2. Materials and Methods

2.1. Synthesis of S-4G

SnO₂/SLG were prepared using a hydrothermal method. The detailed preparation process is shown in Figure 1. Firstly, 1.02 mmol of SnCl₂·2H₂O, 4 mg of SLG, and 12.45 mmol of H₂NCONH₂ powder were weighed. The weighed powder was mixed and poured into 60 mL of anhydrous ethanol, sonicated for 10 min, and then stirred with a magnetic stirrer for 30 min. The stirred solution was transferred to a reaction vessel and reacted at 16 °C for 12 h. The final product was collected by centrifugation and washed with anhydrous ethanol six times. Afterward, the completely dry white powder was placed at 500 °C for 2 h to obtain SnO₂/SLG samples, labeled S-4G.

2.2. Synthesis of S-4G-xC

xCe-SnO₂/SLG (x = 1, 2, 3 mol%) were prepared using the hydrothermal method. The detailed preparation process is shown in Figure 1. Firstly, 1.02 mmol of SnCl₂·2H₂O, x mol% of CeCl₂·6H₂O (x = 1, 2, 3), 4 mg of SLG, and 12.45 mmol of H₂NCONH₂ powder were weighed. The weighed powder was mixed and poured into 60 mL of anhydrous ethanol, sonicated for 10 min, and then stirred with a magnetic stirrer for 30 min. The stirred solution was transferred to a reaction vessel and reacted at 160 °C for 12 h. The final product was collected by centrifugation and washed with anhydrous ethanol six times. Afterward, the completely dry white powder was placed at 500 °C for 2 h to obtain xCe-SnO₂/SLG (x = 1, 2, 3 mol%) samples, labeled S-4G-xC (x = 1, 2, 3).

Figure 1. Synthetic scheme of the samples.

Figure 1. Synthetic scheme of the samples.

2.3. Characterization

The X-ray diffraction (XRD) pattern of the synthesized samples was obtained from the D/MAX-2200V (Riken Electric Co., Ltd., Tokyo, Japan) diffractometer system with Cu-Kα radiation in the scanning range of 20–90 degrees. Room-temperature Raman spectra of fabricated samples were acquired using a Microconfocal Raman spectrometer from ‘InVia Qontor, Renishaw Ltd., Wotton-under-Edge, UK’ with an excitation wavelength of 532 nm. The surface morphology and X-ray energy-dispersive spectroscopy (EDS) of the samples were recorded using a field emission scanning electron microscope (FESEM) from Japan Electronics JSM-IT800 (JEOL Ltd., Akishima, Japan). The transmission electron microscope (TEM) micrographs of samples have been obtained by means of ‘JEM-F200′ (JEOL Ltd., Akishima, Japan) operating at 200 keV. The X-ray photoelectron spectroscopy (XPS) spectrum of the sample was obtained from an X-ray photoelectron spectrometer manufactured by Thermo Fisher Scientific in the Loughborough, UK, using an Al-K_α monochromatic X-ray spectrum.

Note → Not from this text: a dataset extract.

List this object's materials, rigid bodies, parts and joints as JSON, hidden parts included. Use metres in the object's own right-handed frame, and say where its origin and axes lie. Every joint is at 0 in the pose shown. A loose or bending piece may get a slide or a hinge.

2.4. Fabrication and Performance Test of the Gas Sensor

In this work, we utilized HHC1000 micro-hotplate gas-sensitive components provided by Micro & Nano Sensing Technologies Co., Ltd. (Hefei, China). As shown in Figure 2, these components are manufactured based on silicon microelectromechanical systems (MEMS) technology, specifically designed for the fabrication of metal oxide semiconductor (MOS) gas sensors. Featuring a suspended membrane structure, they are characterized by low power consumption and high reliability. The structure mainly includes interdigitated electrodes (IDE), an isolation membrane, a heater, and a support membrane. The IDE and sensing material form the sensing layer, which reacts with the target gas and converts changes in gas concentration into measurable electrical signals. The isolation membrane prevents electrical connections between the heater and the IDE. The micro heater provides the necessary heating conditions for gas sensing, while the support membrane offers structural support to the sensitive area, ensuring the device’s strength. The IDE leads are connected to a four-probe metal setup, which is encapsulated for sensing tests and data acquisition. The IDE is a flexible electrode with Pt.

Before conducting gas sensing tests, the sensing material needs to be integrated into the micro-hotplate gas-sensitive component to form the sensor. The preparation process is as follows: a suitable amount of hydrogen-sensitive material and anhydrous ethanol are placed in an agate mortar and ground into a suspension. Using an ultra-fine paintbrush, a drop of the suspension is applied to the IDE area of the micro-hotplate gas-sensitive component to form a sensing film. After the suspension dries, the gas-sensitive component is heated and aged on a gas sensitivity test bench at 250 °C for one day to promote material deposition and performance stabilization, thereby ensuring reliable gas sensitivity data.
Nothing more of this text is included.